In clinical neonatology, the brain maturity is typically assessed by expert analysis of maturity-related patterns recognizable in electroencephalograms (EEGs) recorded from sleeping newborns. The analysis undertaken by experts has to be made confidently despite that the maturity-related patterns widely vary during sleep hours as well as between patients. The required confidence cannot be achieved in the absence of regular rules for interpretation of the EEG patterns (Tharp, 1990; Holthausen et al., 2000; Cooper et al., 2003).

Normally, post-conceptional ages (PCA) of healthy newborns match their EEG-estimated ages. However when a mismatch is more than two weeks, the newborn’s brain development is likely abnormal (Scher, 1997). Thus, the mismatch between PCA and EEG-estimated ages alerts about abnormal brain development.

One of the first attempts of using sleep EEG for assessment of newborn brain development has been described in (Parmelee et al., 1968). In this work, experts have visually analyzed 47 EEG recordings made in 11 PCA groups between 39 and 43 weeks, and as a result, they found 10 maturity-related EEG patterns which then have been used for estimating the PCA of each EEG recording. For assessment, the experts calculated the distribution of the maturity-related patterns, and then they found that their estimates have exactly matched the stated PCA in 27.6% of cases, within an interval ±1 week the matches were counted in 59.5%, and within ±2 weeks – 77.5%. of cases. In this work the matches have been counted within intervals 0 week (exact match), ±1 and ±2 weeks as there has been an uncertainty in evaluation of PCA.

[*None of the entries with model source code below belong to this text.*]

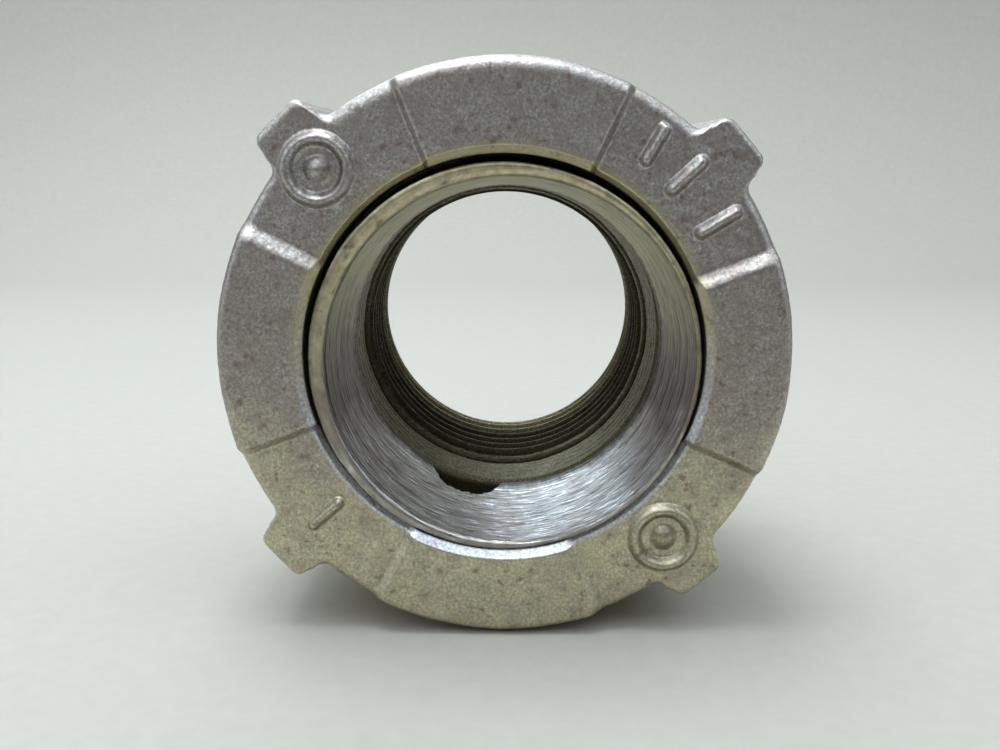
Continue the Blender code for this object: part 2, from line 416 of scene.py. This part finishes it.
def ridge(away, half_width):
    """A round ridge, 1 high on its line and easing to 0 at half_width from it."""
    return np.clip(1 - (away / half_width) ** 2, 0.0, 1.0) ** 1.5


def offset_from(angles, radius, angle, place):
    """Sideways and upward distances of the points from the one at an angle and a radius."""
    turn = np.radians(angles)
    middle = math.radians(angle)
    dx = radius * np.cos(turn) - place * math.cos(middle)
    dz = radius * np.sin(turn) - place * math.sin(middle)
    return dx, dz


def mark_height(angles, radius):
    """Height of the cast marks above the nut's face."""
    height = np.zeros(angles.shape)
    for angle, place in RING_MARKS:
        away = np.hypot(*offset_from(angles, radius, angle, place))
        height = np.maximum(height, ridge(away - RING_MARK_RADIUS, RING_HALF_WIDTH))
        height = np.maximum(height, ridge(away, MARK_DOT_RADIUS))
    for angle, place, tilt, length, half_width in BAR_MARKS:
        out = math.radians(angle + tilt)
        dx, dz = offset_from(angles, radius, angle, place)
        along = dx * math.cos(out) + dz * math.sin(out)
        across = dz * math.cos(out) - dx * math.sin(out)
        away = np.hypot(np.maximum(np.abs(along) - length / 2, 0.0), across)
        height = np.maximum(height, ridge(away, half_width))
    return MARK_HEIGHT * height


def nut_face(profile, inner, outer):
    """The stepped face with its cast marks, darker at the marks' feet."""
    for t in shares(FACE_ROWS):
        radius = inner + (outer - inner) * t
        mark = mark_height(profile.angles, radius)
        foot = mark * (MARK_HEIGHT - mark) / MARK_HEIGHT ** 2
        profile.row(radius, face_step(profile.angles, radius) - mark, cast=1.0, shade_and_dirt=foot)


def nut_rim(profile, outer, edge, step):
    """From the face's edge over the rounded rim and along the lugs to the back."""
    side = step + edge * RIM_ROUND_STRETCH
    drafted = outer - RIM_DRAFT
    back = NUT_LENGTH - edge * BACK_ROUND_STRETCH
    profile.corner((outer - edge, step), (outer, step), (outer, side), 9, cast=1.0)
    profile.line((outer, side), (drafted, back), 22, cast=1.0)
    profile.corner((drafted, back), (drafted, NUT_LENGTH), (outer - edge, NUT_LENGTH), 6, cast=1.0)
    profile.line((outer - edge, NUT_LENGTH), (NUT_ROOT + 0.4, NUT_LENGTH), 6, cast=0.6)


def nut_thread(profile):
    """The inside thread, from the back of the nut to the back of its lip."""
    start = NUT_LENGTH - JOINT_THREAD_CHAMFER
    end = LIP_THICKNESS + JOINT_THREAD_RELIEF
    profile.line((NUT_ROOT + 0.4, NUT_LENGTH), (NUT_ROOT, start), 2, shade_and_dirt=0.3)
    for t in shares(JOINT_THREAD_ROWS):
        depth = start + (end - start) * t
        wave = thread_wave(helix_phase(depth, profile.angles, JOINT_PITCH))
        profile.row(NUT_CREST + JOINT_THREAD_HEIGHT * wave, depth, shade_and_dirt=0.6)
    profile.line((NUT_ROOT, LIP_THICKNESS), (HOLE_RADIUS, LIP_THICKNESS), 5, shade_and_dirt=0.8)


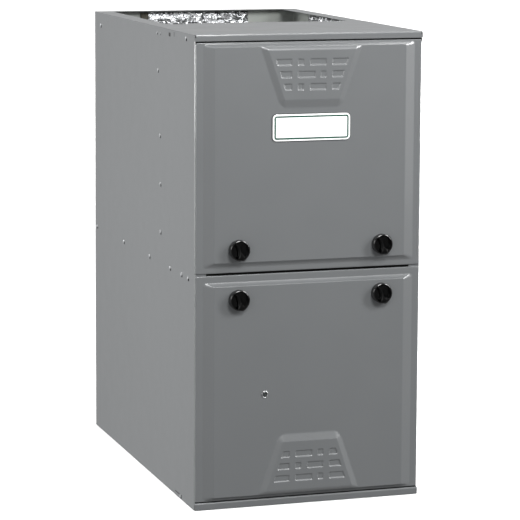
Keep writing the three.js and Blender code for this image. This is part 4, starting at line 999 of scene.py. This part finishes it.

Other approaches have been undertaken to learn brain development models from sleep EEG recorded from newborns whose maturation was preliminary estimated by experts. Scher et al. (1996) have applied the regression models to mapping the brain maturity into EEG index. The classification models have been applied to distinguish the maturity levels of brain development as described in (Crowell et al., 1978; Schetinin & Schult, 2005). These attempts were made to learn a single model providing the maximum likelihood on given EEG data. Such a model selection methodology, however, cannot ensure finding the maximum when likelihood distribution is affected by noise and if the distribution is multimodal. Besides, within this methodology a full posterior distribution cannot be estimated, and thus the uncertainty in model outcomes cannot be accurately assessed.

In contrast, the methodology of model averaging enables the full posterior distribution to be accurately estimated within the Bayesian paradigm (Duda et al., 2000). This methodology has been made feasible by using Markov Chain Monte Carlo (MCMC) integration over areas of high densities of likelihood (Chipman et al., 1998; Denison et al. 2002; Barbieri et al., 2005). The posterior distribution is estimated with the Bayesian averaging over an ensemble of models.

The use of Decision Tree (DT) models has been shown providing the selection of features making distinguishable contribution to the assessment. Such an ability of DT models becomes critical when prior information about EEG features is absent or deficient. Besides, DTs can be represented as a set of rules experts can easily interpret. When an ensemble of DT has to be interpreted, a single DT providing a Maximum Posterior can be selected for interpretation as we described in (Schetinin et al., 2007).

In theory, results of Bayesian averaging are critically dependent on the prior information and the diversity of model parameters. When the prior information is sufficient, the integration is mostly done over areas of interest with high likelihood, and the estimates of the class posterior distribution are likely to be unbiased. However, when the prior information is insufficient or absent, the areas of interest cannot be specified and therefore cannot be explored in detail to ensure that the estimates are unbiased. In such cases, the ensemble can be disproportionally sampled from the local areas, and as a result its diversity will be affected.